=== Exercise requirements ===
Starting at the line that contains "const group = new THREE.Group();", copy every line down to the line that contains "cad_parts[node].hide_render = cad_parts[node].hide_viewport", inclusive, exactly as it stands. Omit all other lines.

┄┄┄┄┄┄

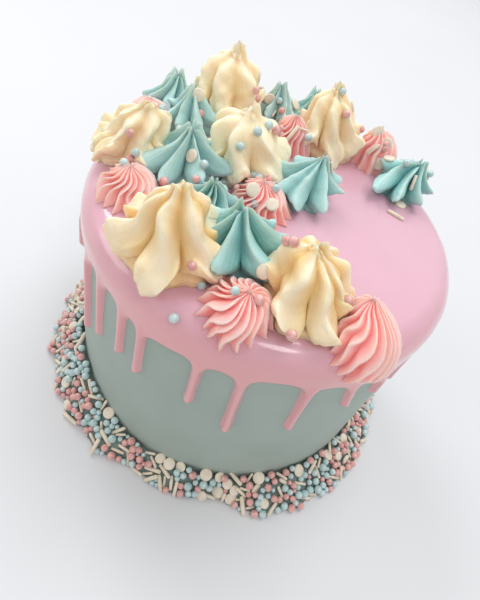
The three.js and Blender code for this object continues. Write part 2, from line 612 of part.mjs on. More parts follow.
// The band of sprinkles heaped round the foot. Its reach out and its rise up the side both
// change round the cake: [azimuth in degrees, millimetres].
const BAND_REACH = [
  [-180, 99], [-140, 101], [-105, 95], [-90, 97], [-76, 94], [-62, 104], [-45, 100], [-25, 102],
  [0, 96.5], [45, 101], [90, 97.5], [135, 102], [180, 99],
];
const BAND_RISE = [
  [-180, 20], [-142, 26], [-125, 18], [-110, 12], [-90, 13], [-70, 13], [-45, 14], [0, 16],
  [50, 19], [100, 14], [150, 18], [180, 20],
];
const BAND_COVER = 1.5; // how far the sprinkles rise above the core's top
const BAND_INSIDE = CAKE_RADIUS + GAP;
const BAND_TOP_WIDTH = 1.5;
const BAND_SHARES = [0, 0.4, 0.8, 1];
const BAND_SIDES = 50;
const BAND_LUMPS = 1.3; // how far the core's surface rises and falls
const BAND_COUNTS = [[DISC, 6], [ROD, 6], [PEARL, 10]];
const BAND_SHARE_RANGE = [0.12, 0.86];
const BAND_BULGE = 0.8; // under 1 the slope is round, over 1 it is hollow
const BAND_SEEDS = { out: 61, up: 71, spin: 77 };

// A place on the band's core: azimuth in degrees and share of the way from its foot to its top.
function bandPlace(azimuth, share) {
  const reach = read(BAND_REACH, azimuth);
  const rise = read(BAND_RISE, azimuth) - BAND_COVER;
  const inner = BAND_INSIDE + BAND_TOP_WIDTH;
  const radius = inner + (reach - inner) * (1 - share) ** BAND_BULGE;
  const turn = radians(azimuth);
  return new THREE.Vector3(radius * Math.cos(turn), radius * Math.sin(turn), rise * share);
}

// The core is a ring of sections, each of which runs up the heap's lumpy slope and back
// down beside the cake.
function bandCore() {
  const points = [];
  for (let i = 0; i < BAND_SIDES; i += 1) {
    const azimuth = (360 * i) / BAND_SIDES - 180;
    const turn = radians(azimuth);
    const out = new THREE.Vector3(Math.cos(turn), Math.sin(turn), 0);
    const slope = BAND_SHARES.map((share, level) => {
      const place = bandPlace(azimuth, share);
      const outwards = spread(BAND_SEEDS.out + level, i, -BAND_LUMPS, BAND_LUMPS);
      const upwards = spread(BAND_SEEDS.up + level, i, -BAND_LUMPS, BAND_LUMPS);
      if (level < BAND_SHARES.length - 1) place.addScaledVector(out, outwards);
      if (level > 0) place.z += upwards;
      return place;
    });
    slope.forEach((place) => points.push(place.x, place.y, place.z));
    const top = slope[slope.length - 1].z;
    [top, 0].forEach((height) => points.push(BAND_INSIDE * out.x, BAND_INSIDE * out.y, height));
  }
  const section = BAND_SHARES.length + 2;
  const index = [];
  for (let i = 0; i < BAND_SIDES; i += 1) {
    const here = i * section;
    const there = ((i + 1) % BAND_SIDES) * section;
    for (let k = 0; k < section; k += 1) {
      const next = (k + 1) % section;
      index.push(here + k, there + k, here + next, there + k, there + next, here + next);
    }
  }
  return toSolid(indexed(points, index));
}

// The sprinkles that show, spread evenly round the band by the golden angle and up its
// slope by a low multiple of the golden ratio.
const GOLDEN_RATIO = (Math.sqrt(5) - 1) / 2;
const SLOPE_STEP = 7 * GOLDEN_RATIO;

function bandSprinkle(shape, k) {
  const [low, high] = BAND_SHARE_RANGE;
  const azimuth = 360 * ((k * GOLDEN_RATIO) % 1) - 180;
  const share = low + (high - low) * ((k * SLOPE_STEP) % 1);
  const place = bandPlace(azimuth, share);
  const uphill = bandPlace(azimuth, 1).sub(place);
  const sideways = new THREE.Vector3(-place.y, place.x, 0);
  const normal = sideways.cross(uphill).normalize();
  place.z = Math.max(place.z, PEARL_RADIUS);
  return sprinkleSolid(shape, place, normal, spread(BAND_SEEDS.spin, k, 0, Math.PI));
}

function bandSolid() {
  const shapes = BAND_COUNTS.flatMap(([shape, count]) => Array(count).fill(shape));
  const depth = CAKE_HEIGHT / 2;
  const cakeSpace = toSolid(turned([[0, -depth], [BAND_INSIDE, -depth], [BAND_INSIDE, depth], [0, depth]]));
  const floor = toSolid(turned([[0, -depth], [2 * CAKE_RADIUS, -depth], [2 * CAKE_RADIUS, 0], [0, 0]]));
  const heap = shapes.reduce((solid, shape, k) => solid.add(bandSprinkle(shape, k)), bandCore());
  return largestBody(heap.subtract(cakeSpace).subtract(floor));
}

const group = new THREE.Group();
group.add(toMesh('cake', cakeSolid(), COLOURS.icing, ROUGHNESS.icing));
group.add(toMesh('pink_glaze', glazeSolid(), COLOURS.glaze, ROUGHNESS.glaze));
group.add(toMesh('sprinkle_band', bandSolid(), COLOURS.sprinkles, ROUGHNESS.sprinkles));
toppedDollops().forEach((solid, i) => {
  group.add(toMesh(DOLLOPS[i].name, solid, DOLLOPS[i].kind.colour, ROUGHNESS.piping));
});

export default group;
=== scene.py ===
import math

import bpy
import numpy as np
from mathutils import Matrix, Vector
from mathutils.bvhtree import BVHTree


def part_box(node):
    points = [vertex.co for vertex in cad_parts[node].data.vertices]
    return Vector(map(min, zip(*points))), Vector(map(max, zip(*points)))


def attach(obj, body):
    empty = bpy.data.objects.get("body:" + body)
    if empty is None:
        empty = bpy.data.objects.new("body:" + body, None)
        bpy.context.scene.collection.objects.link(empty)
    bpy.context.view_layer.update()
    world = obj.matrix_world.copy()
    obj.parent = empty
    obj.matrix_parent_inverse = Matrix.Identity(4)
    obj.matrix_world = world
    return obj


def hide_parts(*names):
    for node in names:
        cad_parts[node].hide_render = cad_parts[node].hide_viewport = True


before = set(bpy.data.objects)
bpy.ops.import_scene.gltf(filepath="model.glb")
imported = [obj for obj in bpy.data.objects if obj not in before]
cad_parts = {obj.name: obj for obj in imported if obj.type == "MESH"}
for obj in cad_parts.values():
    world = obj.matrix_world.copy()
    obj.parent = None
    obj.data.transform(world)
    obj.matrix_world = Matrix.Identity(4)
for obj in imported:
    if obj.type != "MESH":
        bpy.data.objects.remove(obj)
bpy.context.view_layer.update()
MM = 0.001
TAU = 2 * math.pi


def add_object(name, data):
    thing = bpy.data.objects.new(name, data)
    bpy.context.scene.collection.objects.link(thing)
    return thing


# Camera at the photo's viewing angle
CAMERA_PLACE = Vector((0, -0.17487, 0.232905))
CAMERA_YAW = -0.0095
CAMERA_PITCH = 0.8244
CAMERA_ROLL = 0.3579
FILM_HEIGHT = 36
FRAME_WIDTH, FRAME_HEIGHT = 480, 600
FOCAL_PIXELS = 475.283


def camera_axes():
    """The camera's right, up and forward directions."""
    forward = Vector((math.sin(CAMERA_YAW) * math.cos(CAMERA_PITCH),
                      math.cos(CAMERA_YAW) * math.cos(CAMERA_PITCH), -math.sin(CAMERA_PITCH)))
    level = Vector((math.cos(CAMERA_YAW), -math.sin(CAMERA_YAW), 0))
    right = level * math.cos(CAMERA_ROLL) + level.cross(forward) * math.sin(CAMERA_ROLL)
    return right, right.cross(forward), forward


def make_camera():
    data = bpy.data.cameras.new("camera")
    data.sensor_width = FILM_HEIGHT
    data.lens = FOCAL_PIXELS / FRAME_HEIGHT * FILM_HEIGHT
    camera = add_object("camera", data)
    right, up, forward = camera_axes()
    turned_to = Matrix((right, up, -forward)).transposed().to_4x4()
    camera.matrix_world = Matrix.Translation(CAMERA_PLACE) @ turned_to
    bpy.context.scene.camera = camera


def sight_line(pixel):
    """The direction in which the camera sees a pixel of the 480 x 600 frame."""
    right, up, forward = camera_axes()
    across = (pixel[0] - FRAME_WIDTH / 2) / FOCAL_PIXELS
    above = (FRAME_HEIGHT / 2 - pixel[1]) / FOCAL_PIXELS
    return (forward + right * across + up * above).normalized()


make_camera()

# Driving dimensions in millimetres, from the frame
CAKE_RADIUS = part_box("cake")[1].x / MM
CAKE_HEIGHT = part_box("cake")[1].z / MM
GAP = 0.3
RIM_RADIUS = 9.2  # of the cake's rounded rim
GLAZE_THICKNESS = 1
TOP_RADIUS = CAKE_RADIUS - RIM_RADIUS  # where the flat top ends
SIDE_HEIGHT = CAKE_HEIGHT - RIM_RADIUS  # where the straight side ends
GLAZE_OUTSIDE = RIM_RADIUS + GAP + GLAZE_THICKNESS
GLAZE_TOP = SIDE_HEIGHT + GLAZE_OUTSIDE


# Small helpers
RIPPLE_WAVES = 8
WAVE_STRETCH = 1.7  # waves are longer than the bumps that they add up to
RIPPLE_SIZE = 2.8  # about the size of the sum of the waves


def chance(series, k):
    """A repeatable number from 0 to 1 for item k of a series."""
    v = np.sin(series * 12.9898 + np.asarray(k) * 78.233) * 43758.5453
    return v - np.floor(v)


def spread(series, k, low, high):
    """A repeatable number from low to high for item k of a series."""
    return low + (high - low) * chance(series, k)


def ripple(points, seed, length, height=1):
    """Smooth unevenness, mostly from -height to height, with bumps of about this length."""
    rng = np.random.default_rng(seed)
    waves = rng.normal(size=(RIPPLE_WAVES, 3)) * (TAU / length / WAVE_STRETCH)
    unevenness = np.sin(points @ waves.T + rng.uniform(0, TAU, RIPPLE_WAVES)).sum(-1)
    return unevenness / RIPPLE_SIZE * height


def smooth_rows(rows, steps):
    """A table read along a smooth curve, with so many steps from row to row."""
    rows = np.array(rows, float)
    ends = np.vstack([2 * rows[0] - rows[1], rows, 2 * rows[-1] - rows[-2]])
    at = np.linspace(0, len(rows) - 1, (len(rows) - 1) * steps + 1)
    i = np.minimum(at.astype(int), len(rows) - 2)
    f = (at - i)[:, None]
    a, b, c, d = ends[i], ends[i + 1], ends[i + 2], ends[i + 3]
    bend, twist = 2 * a - 5 * b + 4 * c - d, 3 * (b - c) + d - a
    return 0.5 * (2 * b + (c - a) * f + bend * f**2 + twist * f**3)


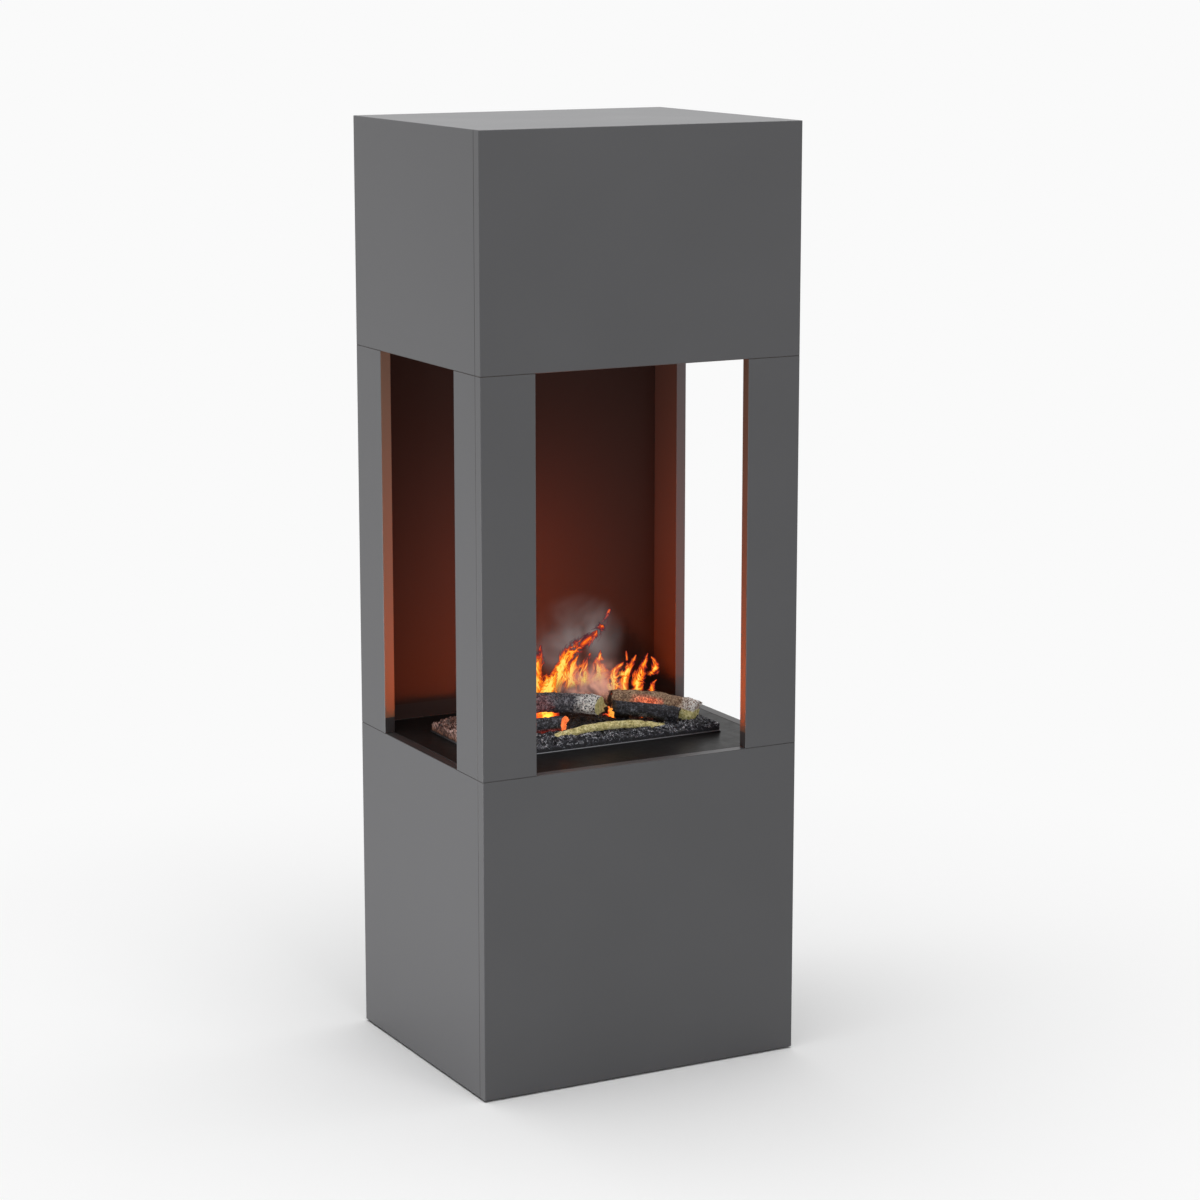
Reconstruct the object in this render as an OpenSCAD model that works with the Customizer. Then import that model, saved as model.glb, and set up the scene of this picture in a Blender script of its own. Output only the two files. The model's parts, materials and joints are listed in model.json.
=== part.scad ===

┄┄┄┄┄┄

=== Written answer ===
const group = new THREE.Group();
group.add(toMesh('cake', cakeSolid(), COLOURS.icing, ROUGHNESS.icing));
group.add(toMesh('pink_glaze', glazeSolid(), COLOURS.glaze, ROUGHNESS.glaze));
group.add(toMesh('sprinkle_band', bandSolid(), COLOURS.sprinkles, ROUGHNESS.sprinkles));
toppedDollops().forEach((solid, i) => {
  group.add(toMesh(DOLLOPS[i].name, solid, DOLLOPS[i].kind.colour, ROUGHNESS.piping));
});

export default group;
=== scene.py ===
import math

import bpy
import numpy as np
from mathutils import Matrix, Vector
from mathutils.bvhtree import BVHTree


def part_box(node):
    points = [vertex.co for vertex in cad_parts[node].data.vertices]
    return Vector(map(min, zip(*points))), Vector(map(max, zip(*points)))


def attach(obj, body):
    empty = bpy.data.objects.get("body:" + body)
    if empty is None:
        empty = bpy.data.objects.new("body:" + body, None)
        bpy.context.scene.collection.objects.link(empty)
    bpy.context.view_layer.update()
    world = obj.matrix_world.copy()
    obj.parent = empty
    obj.matrix_parent_inverse = Matrix.Identity(4)
    obj.matrix_world = world
    return obj


def hide_parts(*names):
    for node in names:
        cad_parts[node].hide_render = cad_parts[node].hide_viewport = True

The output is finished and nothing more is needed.